**Exercise details**:
Hand back each line, unchanged, from the top down to the line where "number in a" sits.

**Dataset section**:

::::::::::

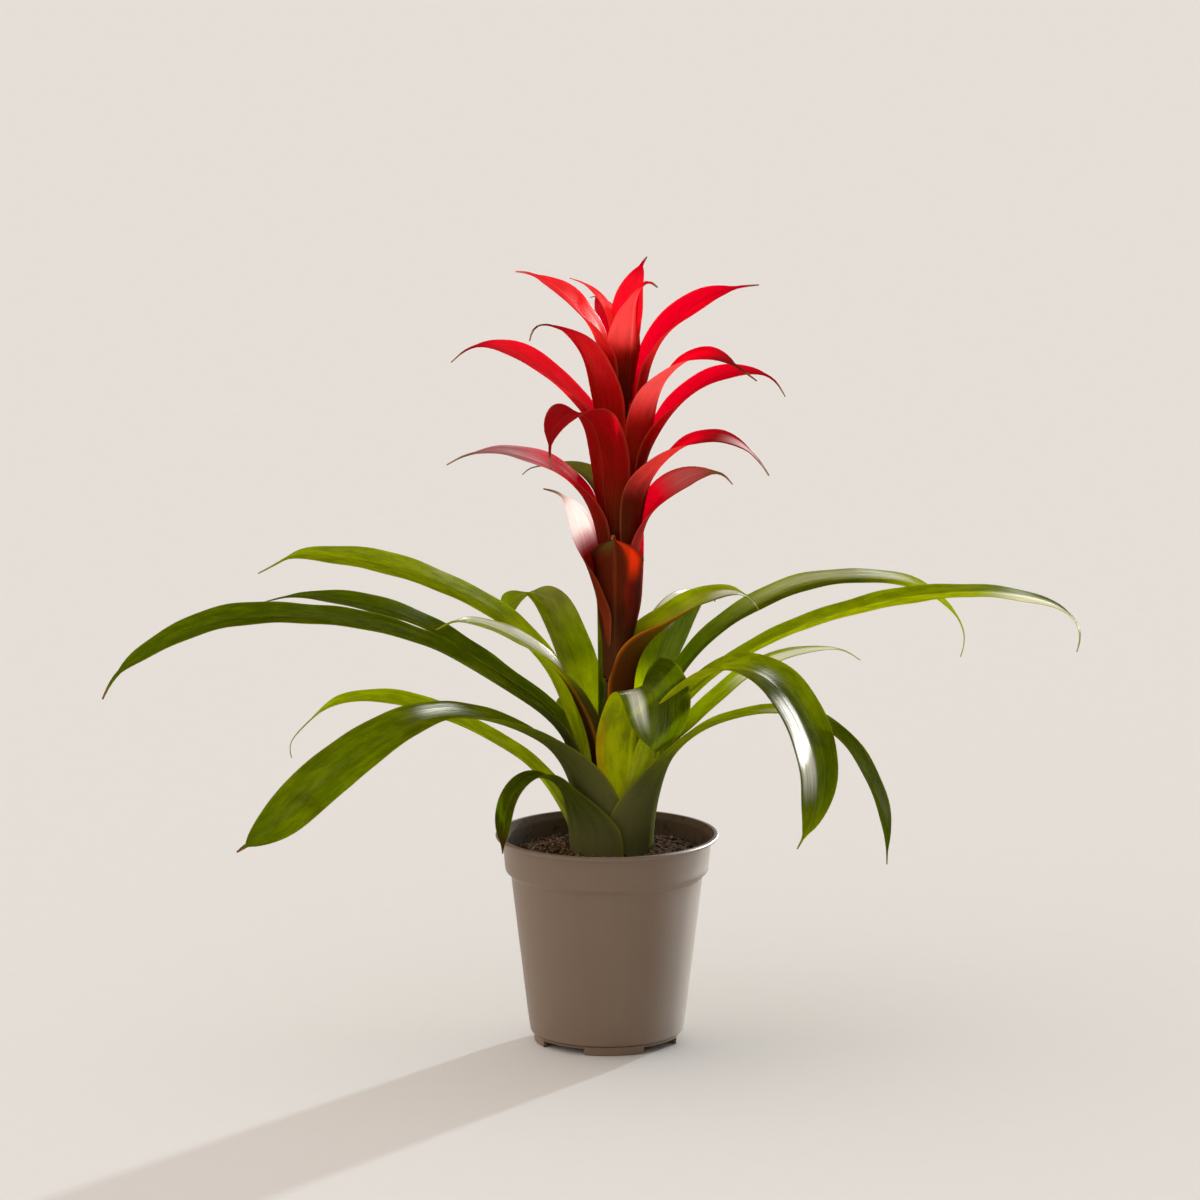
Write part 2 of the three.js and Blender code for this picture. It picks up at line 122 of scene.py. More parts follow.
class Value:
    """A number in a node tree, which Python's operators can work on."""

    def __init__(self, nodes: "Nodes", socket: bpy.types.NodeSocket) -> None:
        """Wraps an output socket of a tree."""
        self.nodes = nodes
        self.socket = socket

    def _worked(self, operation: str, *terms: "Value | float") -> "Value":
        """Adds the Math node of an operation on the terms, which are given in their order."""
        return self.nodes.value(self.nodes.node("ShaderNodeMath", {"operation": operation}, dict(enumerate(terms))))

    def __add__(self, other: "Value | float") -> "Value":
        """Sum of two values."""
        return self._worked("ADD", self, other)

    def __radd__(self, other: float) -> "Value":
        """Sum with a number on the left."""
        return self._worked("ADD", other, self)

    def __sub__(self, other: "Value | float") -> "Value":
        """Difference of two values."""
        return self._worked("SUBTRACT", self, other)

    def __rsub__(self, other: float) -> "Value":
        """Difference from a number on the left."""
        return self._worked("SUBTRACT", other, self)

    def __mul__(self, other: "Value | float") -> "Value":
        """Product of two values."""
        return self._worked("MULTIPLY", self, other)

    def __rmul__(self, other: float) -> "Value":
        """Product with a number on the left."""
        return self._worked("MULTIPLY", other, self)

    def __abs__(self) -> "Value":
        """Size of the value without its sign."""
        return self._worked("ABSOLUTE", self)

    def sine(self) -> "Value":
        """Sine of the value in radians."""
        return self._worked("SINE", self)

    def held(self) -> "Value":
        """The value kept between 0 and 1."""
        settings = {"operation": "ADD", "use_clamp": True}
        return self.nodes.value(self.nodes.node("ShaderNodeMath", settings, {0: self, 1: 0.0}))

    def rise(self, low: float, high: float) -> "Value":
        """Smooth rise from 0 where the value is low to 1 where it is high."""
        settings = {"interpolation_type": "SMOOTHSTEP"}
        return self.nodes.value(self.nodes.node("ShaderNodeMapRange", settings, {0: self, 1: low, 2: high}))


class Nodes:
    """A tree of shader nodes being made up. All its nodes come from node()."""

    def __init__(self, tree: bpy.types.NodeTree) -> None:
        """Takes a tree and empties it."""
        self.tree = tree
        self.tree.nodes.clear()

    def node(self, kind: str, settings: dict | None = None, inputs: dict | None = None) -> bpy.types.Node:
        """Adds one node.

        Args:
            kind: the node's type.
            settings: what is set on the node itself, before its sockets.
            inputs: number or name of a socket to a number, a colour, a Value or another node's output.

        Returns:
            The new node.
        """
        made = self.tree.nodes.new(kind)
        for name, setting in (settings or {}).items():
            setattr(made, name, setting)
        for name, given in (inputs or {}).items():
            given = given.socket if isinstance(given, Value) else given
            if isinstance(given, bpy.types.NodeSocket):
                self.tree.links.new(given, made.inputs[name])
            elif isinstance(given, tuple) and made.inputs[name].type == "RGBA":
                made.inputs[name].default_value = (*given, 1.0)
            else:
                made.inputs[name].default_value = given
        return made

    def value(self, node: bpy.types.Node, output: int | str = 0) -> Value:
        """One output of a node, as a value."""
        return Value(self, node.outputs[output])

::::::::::

**Right answer**:
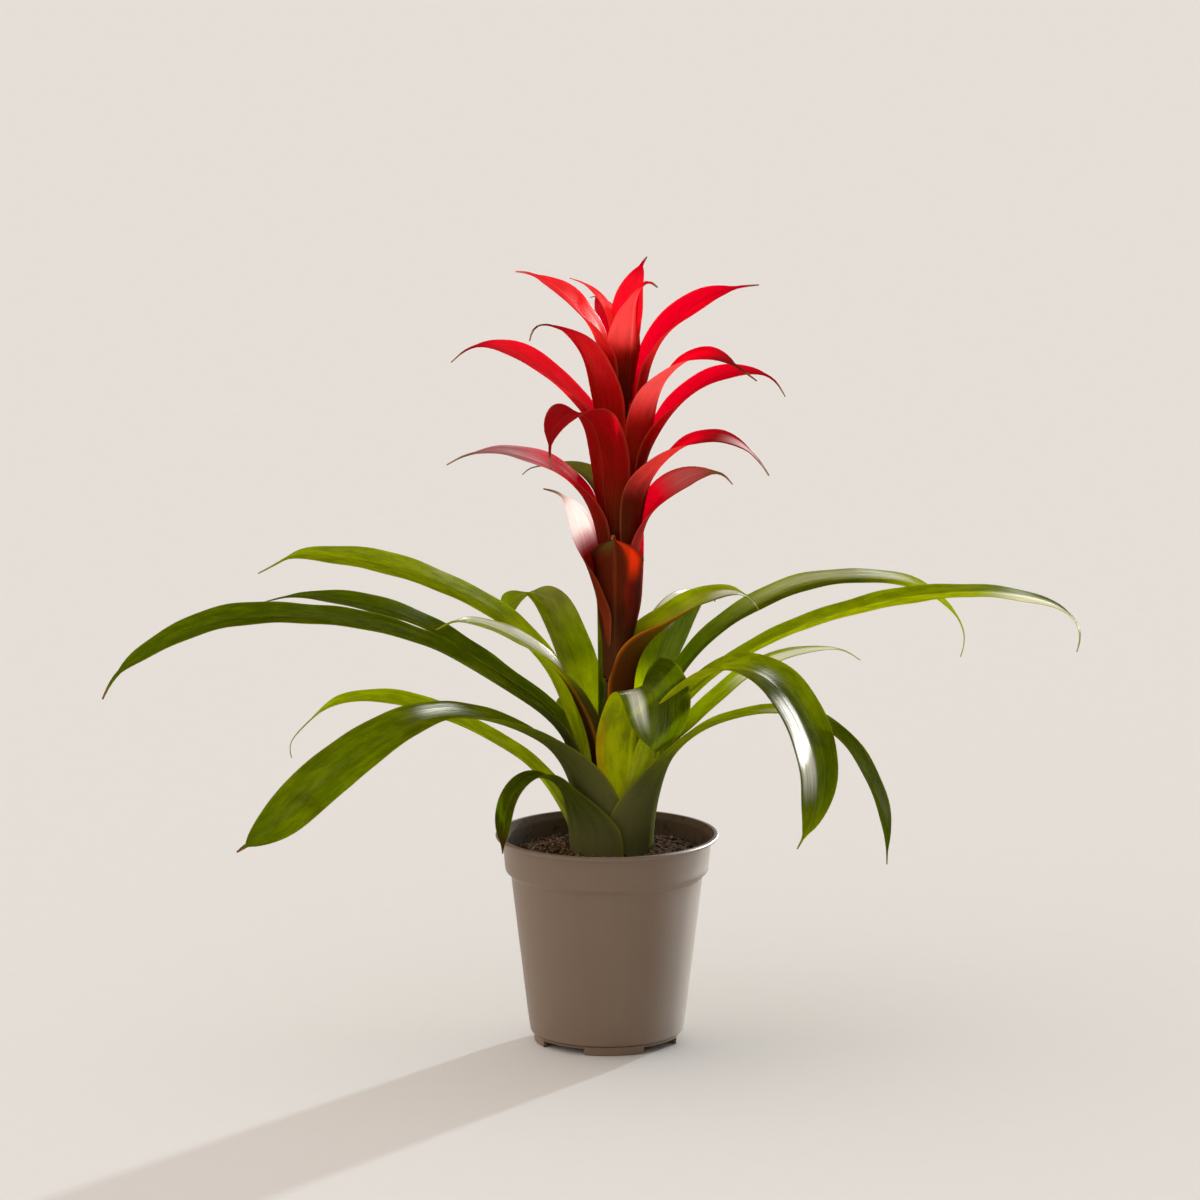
Write part 2 of the three.js and Blender code for this picture. It picks up at line 122 of scene.py. More parts follow.
class Value:
    """A number in a node tree, which Python's operators can work on."""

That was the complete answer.